Don’t use the word, instead say you’re writing a book, about anything. People might then ask what it’s about, the same way you were asked what colleges you’ve applied to. Remember those days? Me neither. Still, you need to present a plausible answer, even if you have writer’s block, which you don’t. Or at least not yet.

The naked truth is that it doesn’t matter what you say, because the person who’s asking the question isn’t listening. Instead, they are thinking ‘what the hell am I going to do when I retire?’ Or maybe they have been thinking, ‘I’m never going to retire, because when I do, it’s over, turn out the lights because Elvis has left the building.’

None of this will deter friends and family from asking the natural follow-up question, which is what the hell you’re doing with all of your time, as if someone just doubled the number of hours in a day to forty eight. When they ask, laugh and say you’ve never been busier. This will make everyone envious and want to be you, which feels good for about a minute until you realize how crowded the house will get if all of a sudden everyone wants to live your life, in your house, with all your stuff.

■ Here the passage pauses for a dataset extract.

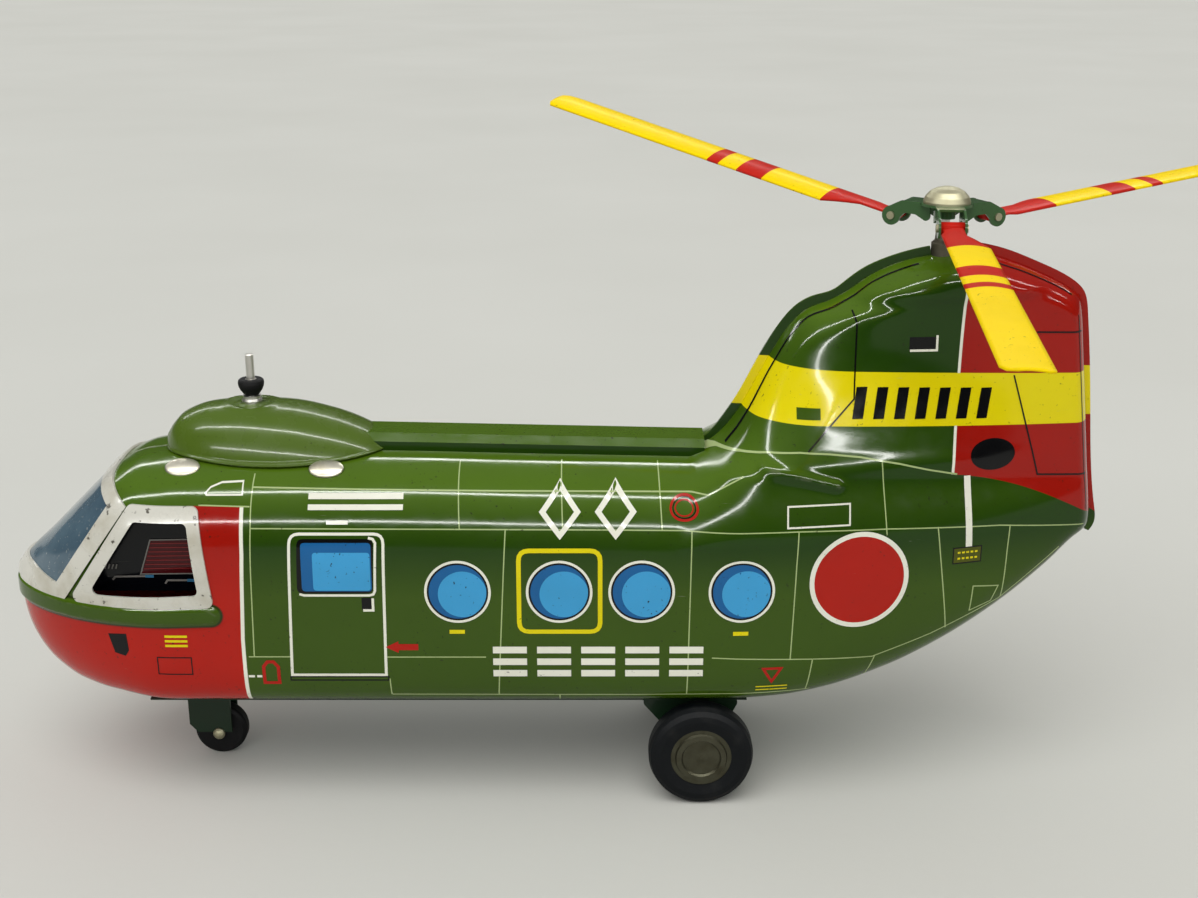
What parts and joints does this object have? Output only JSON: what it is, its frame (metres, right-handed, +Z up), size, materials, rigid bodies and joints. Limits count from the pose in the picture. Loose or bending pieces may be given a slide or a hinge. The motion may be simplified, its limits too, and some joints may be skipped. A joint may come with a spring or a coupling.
{
  "type": "toy helicopter",
  "caption": "Pressed-tin toy tandem-rotor helicopter with geared rotor shafts, hinged blades, rolling wheels, steerable nose leg and belly battery bay.",
  "frame": {"origin": "on the ground under the nose wheel, in the plane of symmetry", "axes": "+X from nose to tail, +Y to the helicopter's right side, +Z up; the helicopter stands on its wheels"},
  "size_m": [0.4918, 0.2658, 0.2401],
  "materials": {
    "black_wire": "satin",
    "blue_wire": "satin",
    "brass": "machined",
    "cab_card": "printed tin",
    "cell": "printed jacket",
    "cream_tin": "worn enamel",
    "dark_tin": "semi-gloss enamel",
    "green_tin": "glossy lithographed tin",
    "hub_metal": "aged bronze grey",
    "nickel": "nickel plated, slightly dull",
    "red_tin": "glossy lithographed tin",
    "red_wire": "satin",
    "rubber": "matt",
    "screen_glass": "smoky clear sheet",
    "steel": "bright",
    "tyre": "matt",
    "white_plastic": "matt",
    "yellow_tin": "glossy lithographed tin"
  },
  "bodies": {
    "airframe": {"battery_1": "cell", "battery_2": "cell", "battery_box": "white_plastic", "battery_contact_front": "nickel", "battery_contact_rear": "nickel", "battery_spring_rear": "nickel", "belly_plate": "dark_tin", "belly_screws": "steel", "door_hinge_pin": "steel", "drive_frame": "steel", "fairing_lugs": "nickel", "front_bushing": "steel", "front_fairing": "green_tin", "left_body_shell": "green_tin", "left_cab_panel": "cab_card", "left_cab_window_frame": "cream_tin", "main_strut_left": "dark_tin", "main_strut_right": "dark_tin", "motor_bracket": "steel", "motor_can": "steel", "pylon_front_flange": "green_tin", "pylon_rear_flange": "red_tin", "rear_bushing": "steel", "right_body_shell": "green_tin", "right_cab_panel": "cab_card", "right_cab_window_frame": "cream_tin", "spine_cover": "green_tin", "switch_body": "black_wire", "windscreen_frame": "cream_tin", "windscreen_glass": "screen_glass", "wire_black": "black_wire", "wire_blue": "blue_wire", "wire_red": "red_wire"},
    "rear_rotor": {"rear_rotor_shaft": "steel", "rear_crown_gear": "brass", "rotor_hub": "green_tin", "hub_cap": "nickel", "blade_pins": "nickel"},
    "near_blade": {"blade_near": "yellow_tin"},
    "left_blade": {"blade_left": "yellow_tin"},
    "right_blade": {"blade_right": "yellow_tin"},
    "front_rotor": {"front_rotor_shaft": "steel", "front_crown_gear": "brass", "front_shaft_collar": "rubber"},
    "line_drive": {"line_shaft": "steel", "line_pinions": "brass", "drive_wheel": "white_plastic"},
    "motor_rotor": {"motor_shaft": "steel", "motor_pinion": "brass"},
    "main_wheels": {"main_axle": "steel", "main_tyre_left": "tyre", "main_tyre_right": "tyre", "main_hub_left": "hub_metal", "main_hub_right": "hub_metal"},
    "nose_leg": {"nose_fork": "dark_tin", "nose_kingpin": "steel", "nose_axle": "nickel"},
    "nose_roller": {"nose_wheel": "rubber"},
    "door": {"battery_door": "dark_tin"},
    "switch": {"switch_slider": "white_plastic"}
  },
  "joints": [
    {"name": "rear_rotor_spin", "type": "hinge", "parent": "airframe", "child": "rear_rotor", "pos_m": [0.267, 0, 0.208], "axis": [0, 0, 1], "continuous": true},
    {"name": "front_rotor_spin", "type": "hinge", "parent": "airframe", "child": "front_rotor", "pos_m": [0.0205, 0, 0.15], "axis": [0, 0, 1], "continuous": true},
    {"name": "line_shaft_spin", "type": "hinge", "parent": "airframe", "child": "line_drive", "pos_m": [0.166, 0, 0.094], "axis": [1, 0, 0], "continuous": true},
    {"name": "motor_spin", "type": "hinge", "parent": "airframe", "child": "motor_rotor", "pos_m": [0.166, 0, 0.078], "axis": [1, 0, 0], "continuous": true},
    {"name": "near_blade_flap", "type": "hinge", "parent": "rear_rotor", "child": "near_blade", "pos_m": [0.26527, -0.01862, 0.208], "axis": [-0.9957, 0.0924, 0], "range_deg": [-5, 25]},
    {"name": "left_blade_flap", "type": "hinge", "parent": "rear_rotor", "child": "left_blade", "pos_m": [0.25174, 0.01081, 0.208], "axis": [0.5779, 0.8161, 0], "range_deg": [-20, 10]},
    {"name": "right_blade_flap", "type": "hinge", "parent": "rear_rotor", "child": "right_blade", "pos_m": [0.28399, 0.00781, 0.208], "axis": [0.4179, -0.9085, 0], "range_deg": [-13.4, 16.6]},
    {"name": "main_wheel_spin", "type": "hinge", "parent": "airframe", "child": "main_wheels", "pos_m": [0.183, 0, 0.019], "axis": [0, 1, 0], "continuous": true},
    {"name": "nose_leg_swivel", "type": "hinge", "parent": "airframe", "child": "nose_leg", "pos_m": [-0.003, 0, 0.034], "axis": [0, 0, 1], "range_deg": [-25, 25]},
    {"name": "nose_wheel_spin", "type": "hinge", "parent": "nose_leg", "child": "nose_roller", "pos_m": [0, 0, 0.01], "axis": [0, 1, 0], "continuous": true},
    {"name": "battery_door_hinge", "type": "hinge", "parent": "airframe", "child": "door", "pos_m": [0.0554, 0, 0.0344], "axis": [0, 1, 0], "range_deg": [0, 95]},
    {"name": "switch_slide", "type": "slide", "parent": "airframe", "child": "switch", "axis": [1, 0, 0], "range_m": [0, 0.006]}
  ],
  "couplings": [
    {"joint": "front_rotor_spin", "follows": "rear_rotor_spin", "ratio": -1},
    {"joint": "line_shaft_spin", "follows": "rear_rotor_spin", "ratio": 3},
    {"joint": "motor_spin", "follows": "rear_rotor_spin", "ratio": -9}
  ]
}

I don’t know about you, but it seems the older we get the more we like our space, to ourselves. Tell them you’re hoarder, and you’ve been collecting everything you find on the streets during Allston Christmas when all the college kids return for fall semester and summer rentals clear out. Mattresses, TV’s, shoes. Yes, tell them about the basement filled with all the mini fridges you plan to sell on Facebook’s Marketplace.

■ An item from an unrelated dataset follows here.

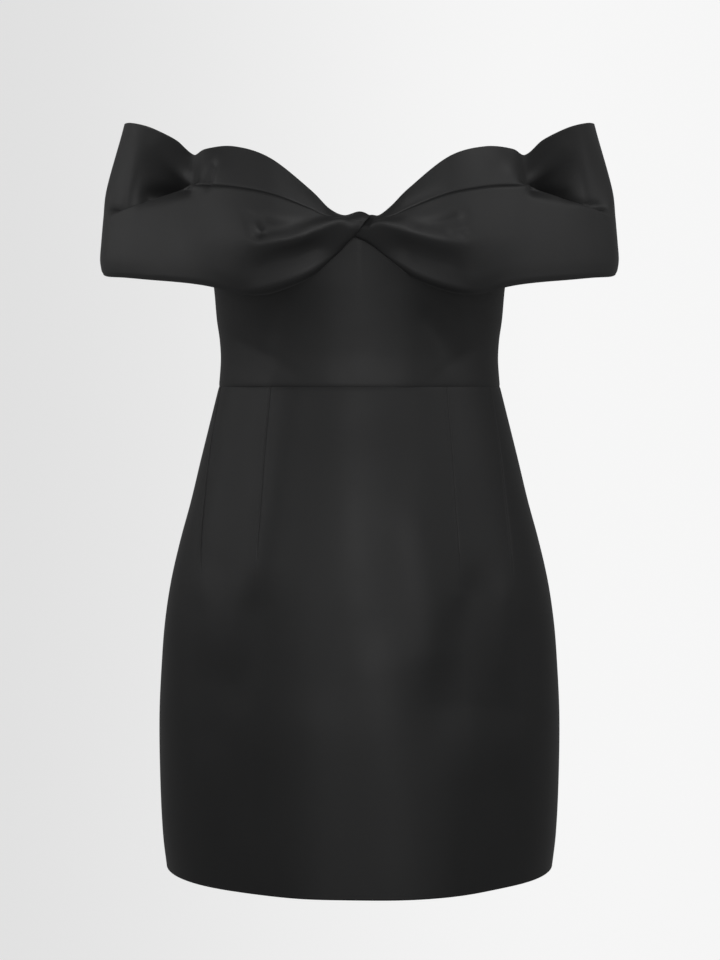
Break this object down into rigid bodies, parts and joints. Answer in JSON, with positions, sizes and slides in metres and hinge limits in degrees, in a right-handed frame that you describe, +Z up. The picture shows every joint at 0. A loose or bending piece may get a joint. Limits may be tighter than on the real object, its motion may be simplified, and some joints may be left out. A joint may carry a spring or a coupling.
{
  "type": "off-shoulder mini dress",
  "caption": "Hollow worn-form mini dress: fitted bodice, twisted drape over the bust running into wide off-shoulder sleeve bands, darted tulip skirt with a level hem.",
  "frame": {"origin": "centre of the waist seam, where the wearer's waist carries the dress", "axes": "+Z up, front of the dress towards -Y, the wearer's left side towards +X"},
  "size_m": [0.47, 0.2689, 0.6754],
  "materials": {
    "bodice_satin": "heavy black satin, soft sheen",
    "skirt_satin": "heavy black satin, soft sheen",
    "drape_satin": "heavy black satin, soft sheen"
  },
  "bodies": {
    "root": {"bodice_front": "bodice_satin", "bodice_back_left": "bodice_satin", "bodice_back_right": "bodice_satin", "skirt_front": "skirt_satin", "skirt_back_left": "skirt_satin", "skirt_back_right": "skirt_satin", "drape_sleeve_left": "drape_satin", "drape_sleeve_right": "drape_satin"}
  },
  "joints": []
}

If for some miraculous reason the topic still hasn’t changed from your life’s next chapter, answer the question with a question. ‘Did you too secretly play with Barbie as a kid?’ or ‘who does the shopping and cooking in your house?’ At first, this will seem like a complete non-sequitur, but after a bit, when they realize they are talking to someone who’s slightly unmoored due to all this time on your hands, they will sympathize. They will quickly see this as the ADHD you’ve kept under wraps all these years, now unleashed and rearing its distracted head, allowing anything that pops into your mind to burst out, words strewn around like spilled popcorn even the dog has learned to ignore. Yes Lola, your fourteen year-old Wheaten who, like you, has a lot of time on her hands and no trouble filling them by sleeping twenty hours a day.

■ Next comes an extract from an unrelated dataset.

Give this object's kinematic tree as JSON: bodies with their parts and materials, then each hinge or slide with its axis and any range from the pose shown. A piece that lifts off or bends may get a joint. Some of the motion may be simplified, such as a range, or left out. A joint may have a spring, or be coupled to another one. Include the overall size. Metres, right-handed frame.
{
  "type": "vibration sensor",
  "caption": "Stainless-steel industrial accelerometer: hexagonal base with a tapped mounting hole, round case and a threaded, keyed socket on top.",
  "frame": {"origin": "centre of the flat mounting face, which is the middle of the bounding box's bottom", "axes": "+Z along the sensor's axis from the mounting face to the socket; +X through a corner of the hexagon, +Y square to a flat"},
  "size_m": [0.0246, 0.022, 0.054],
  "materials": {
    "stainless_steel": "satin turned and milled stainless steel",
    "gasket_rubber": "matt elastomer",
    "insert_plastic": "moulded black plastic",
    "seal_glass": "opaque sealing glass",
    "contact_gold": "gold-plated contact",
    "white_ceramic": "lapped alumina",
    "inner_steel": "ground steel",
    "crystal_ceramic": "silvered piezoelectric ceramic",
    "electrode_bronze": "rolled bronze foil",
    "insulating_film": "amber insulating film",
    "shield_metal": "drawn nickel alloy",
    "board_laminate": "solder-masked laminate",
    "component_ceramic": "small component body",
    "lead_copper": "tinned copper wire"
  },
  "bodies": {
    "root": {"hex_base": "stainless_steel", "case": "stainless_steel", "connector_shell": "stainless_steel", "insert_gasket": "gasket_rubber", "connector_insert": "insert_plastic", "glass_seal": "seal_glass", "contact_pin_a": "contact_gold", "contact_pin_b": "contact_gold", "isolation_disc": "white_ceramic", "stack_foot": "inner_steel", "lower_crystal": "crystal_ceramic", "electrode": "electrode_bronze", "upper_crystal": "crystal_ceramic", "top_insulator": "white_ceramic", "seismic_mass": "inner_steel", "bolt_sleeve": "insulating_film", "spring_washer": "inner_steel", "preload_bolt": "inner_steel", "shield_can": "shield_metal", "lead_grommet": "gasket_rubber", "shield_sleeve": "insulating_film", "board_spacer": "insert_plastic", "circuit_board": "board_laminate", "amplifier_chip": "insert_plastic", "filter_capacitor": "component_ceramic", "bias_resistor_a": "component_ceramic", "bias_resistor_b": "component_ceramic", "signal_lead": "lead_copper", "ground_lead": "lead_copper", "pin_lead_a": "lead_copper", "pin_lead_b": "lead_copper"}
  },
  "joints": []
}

There is one last strategy to handle the predicament you find yourself in when leaving the job you’ve had for the last thirty years — tell them you’re moving to Florida and taking up golf. This will be met with complete and utter silence because you live in Brookline, because you suck at golf, and because nobody moves from Brookline to Florida to play golf, except Tom Brady, who doesn’t count, because if you were the GOAT, you too could do anything you want, including ignoring your wife when she pleaded for you to retire, and you didn’t listen. Don’t do that either.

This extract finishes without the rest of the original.